Note: This piece is a response to an essay by Haviv Rettig Gur, which can be found here

Israel’s current political crisis exemplifies the maxim that hard cases make bad law. This case is desperate. Six months after the coronavirus erupted and nine months after the fiscal year began, Israel still lacks both a functioning contact-tracing system and an approved 2020 budget, mainly because Prime Minister Benjamin Netanyahu is more worried about politics than the domestic problems that Israel now confronts. The government’s failure to perform these basic tasks obviously invites the conclusion that civil servants’ far-reaching powers must not only be preserved, but perhaps even increased.

This would be the wrong conclusion. Bureaucrats, especially when they have great power, are vulnerable to the same ills as elected politicians. But unlike politicians, they are completely unaccountable to the public.

That doesn’t mean Haviv Rettig Gur is wrong to deem them indispensable. They provide institutional memory, flesh out elected officials’ policies, and supply information the politicians may not know and options they may not have considered. Yet the current crisis shows in several ways why they neither can nor should substitute for elected politicians.

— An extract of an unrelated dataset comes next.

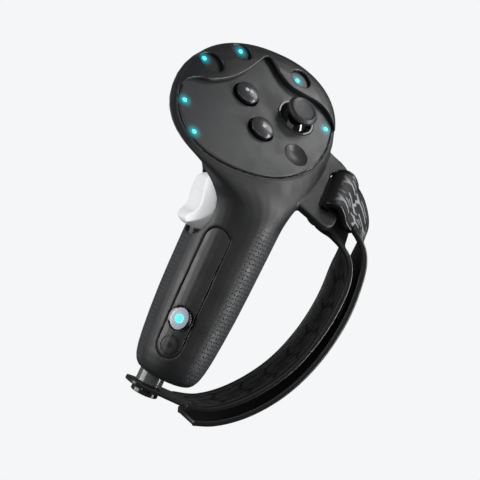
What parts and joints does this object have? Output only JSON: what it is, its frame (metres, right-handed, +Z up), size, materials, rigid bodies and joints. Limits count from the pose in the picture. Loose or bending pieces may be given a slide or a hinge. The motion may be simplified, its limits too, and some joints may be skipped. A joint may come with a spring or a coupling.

First, bureaucrats are no less prone to poor judgment than politicians. As evidence, consider Siegal Sadetzki, part of the Netanyahu-led triumvirate that ran Israel’s initial response to the coronavirus. It’s unsurprising that Gur never mentioned Sadetzki even as he lauded the triumvirate’s third member, former Health Ministry Director General Moshe Bar Siman-Tov; she and her fellow Health Ministry staffers are a major reason why Israel still lacks a functional test-and-trace system.

Sadetzki, an epidemiologist, was the ministry’s director of public-health services and the only member of the triumvirate with professional expertise in epidemics (Bar Siman-Tov is an economist). As such, her input was crucial. Yet she adamantly opposed expanding virus testing, even publicly asserting that “Too much testing will increase complacence.” She opposed letting organizations outside the public-health system do lab work for coronavirus tests, even though the system was overwhelmed. She opposed sewage monitoring to track the spread of the virus. And on, and on.

Moreover, even after acknowledging that test-and-trace was necessary, ministry bureaucrats insisted for months that their ministry do the tracing despite its glaringly inadequate manpower. Only in August was the job finally given to the army, which does have the requisite personnel. And the system still isn’t fully operational.